Mind Games

As Josh and I had already returned our rental car in Kaohsiung, we decide at the last minute there’s just one more sight we need to see, so we rent a scooter and head out. Only, I find myself yelling at him frantically as he is driving down the scooter lane going the wrong way, then causing people to veer off the road and hit walls on either side. Then, we cross the other opposite side, finally, and he tries to squeeze us through a very narrow space, obviously too tight for us to fit and I stick my hands out to stop us. Furiously, I’m yelling “stop, stop it, we’re not going anymore, just stop the scooter” and I burst into sobs, not only about the current situation, but I explain how horrible his driving is, considering earlier in the day when we crossed paths of a deadly looking scooter accident with a man lying faceup on the side of the road with a crowd starting to gather. Did he not learn anything from that incident? Be more careful.
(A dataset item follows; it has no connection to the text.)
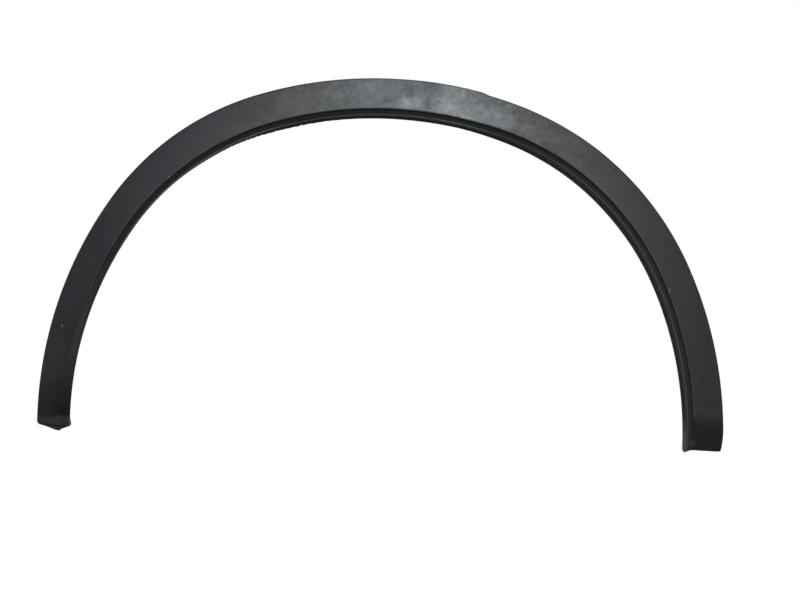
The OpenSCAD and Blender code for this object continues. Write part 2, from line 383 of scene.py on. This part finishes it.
def reach(a, q, w):
    """How far a point is set out along the leg to shape the ends; w is its share of the return wall."""
    near = clamped((REACH_L - to_end(a)) / (REACH_L - END_T - END_SLOPE))
    if near == 0:
        return 0.0
    outward = clamped((q[0] - pull(a)) / (FACE_W - pull(a)))
    if a < 0:
        return near * (LEFT_PAST * w * ease(q[1] / RETURN_D) - LEFT_SLANT * outward)
    bead = clamped((wall_back(a) - q[0]) / BEAD_H) if q[1] > RETURN_D / 2 else 0.0
    bead_back = BEAD_R * (1 - math.sqrt(1 - bead ** 2))
    return near * (-RIGHT_SLANT * outward - RIGHT_LEAN * q[1] / RETURN_D * (1 - w) - bead_back)


def drawn_in(pts, by):
    """An open outline moved towards its hollow side, for the rounded edge of an end."""
    p = np.array(pts)
    along = np.gradient(p, axis=0)
    along /= np.linalg.norm(along, axis=1)[:, None]
    inward = np.c_[along[:, 1], -along[:, 0]]
    return list(p + inward * by)


def stations():
    """Angles of the sections, closer together at the ends and at the step in the edge."""
    left_near = [s * 180 / (math.pi * LEFT[2]) - LEFT[3] for s in NEAR_END]
    right_near = [RIGHT[3] - s * 180 / (math.pi * RIGHT[2]) for s in NEAR_END]
    n = round((right_near[-1] - left_near[-1]) / PITCH)
    even = np.linspace(left_near[-1], right_near[-1], n + 1)[1:-1]
    step = DROP_AT + DROP_SPAN * np.linspace(-0.6, 0.6, DROP_SECTIONS)
    plain = [a for a in even if np.abs(step - a).min() > PITCH / 4]
    ragged = [a + PITCH / 2 for a in plain if RAGGED[0] < a < RAGGED[1]]
    return sorted(left_near + right_near + plain + ragged + list(step))


def place(a, q, w):
    """A point of a section, in the arch's frame."""
    x, z = on_arch(a, q[0])
    s = (-1 if a < 0 else 1) * reach(a, q, w)
    t = math.radians(a)
    return (x + s * math.cos(t), q[1], z - s * math.sin(t))


def to_part(x, d, z):
    """A point of the arch's frame, in metres in the part's frame."""
    return (x * MM, (d - SEAT_BACK) * MM, (z - CROWN_R - SEAT_OFF) * MM)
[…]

Then, I realize I’m having a dream. I slowly wake from my nap-mare, silently still sobbing, and look over at Josh whos’ reading his book on the couch. Then I remember, the man lying on the road after being hit; this part was real. We passed the collision on the way here this morning. I felt completely helpless and cruel driving past, but with no language to communicate, and no equipment at hand there really was nothing I could do. Plus, I’ve heard horror stories about foreigners trying to help at an accident site, just to have blame turned on them. Clearly, I hadn’t been able to shake the image or the situation from my head.

Being here in Kaohsiung, makes Ho Chi Mihn City’s traffic look like a treat. And, since its  the worst we’ve ever encounterd, that’s significant. There, in HCMC, you just proceed slowly across the 20 lane traffic at a steady space and everyone funnels around you nicely. There is no pedestrian turn to cross. It took us several minutes and turns and watching a few others to figure this out and to trust that it would work.

Anyway, here in Kaohsiung, it’s all fine and good if you’re in a car, driving nicely your lane, but we actually did turn in our rental car today, and experienced being a pedestrian in this very large and congested city.

Let me lay it out for you. There’s 2-4 lanes of car traffic going either direction, with scooter/bike lanes on the outer edges. There is then a small curb (sometimes) lifting a level of scooter parking, followed by a level of bike parking. Then, a pedestrian street. Or, you  would assume, until a scooter, bike or even car comes up on the sidewalk passing you silently until on your heels, or whizzing past your elbow, as it dodges not only you, but trees, bikes, dogs, people, chairs, garbage, etc to get wherever they see fit. They even go down the narrowest little shopping alleys, where there’s barely enough room to walk, and this, at a good clip. They park at the shop they like, then continue to the next, like a drive-thru mall. Feel safe? Not really.

Quite frankly, I feel like kid at the Hunger Games, watching my back from all angles like everyone’s out to get me. Even when its your designated turn you need to consider that it’s not. So watch out. I laugh in the face of the signs saying “pedestrian’s have right away”.

We arrived in this city around 2 or so, checked into a cute little hotel just off a busy main road. After saying a sad goodbye to the beach, we say hello to crazy busy, big city. And ugly. Driving in on the highway, we pass over a large bridge and there are hundred’s of smoke stacks and industrial buildings dominating the skyline, with smog so thick you can’t see the mountains, or the city behind it. Wonderful, I think maybe we should have stayed at the beach.

But, as we kept driving the city improved, with tree lined boulevards, and architectural accents throughout. It definitely still haw its concrete ugliness, but measures have been takent to erase your image of the dirty, grimey looking indrustrial place from just few kilometers before.

Tomorrow, we’ll head over to the little island, where we’re hoping to get our beach time back.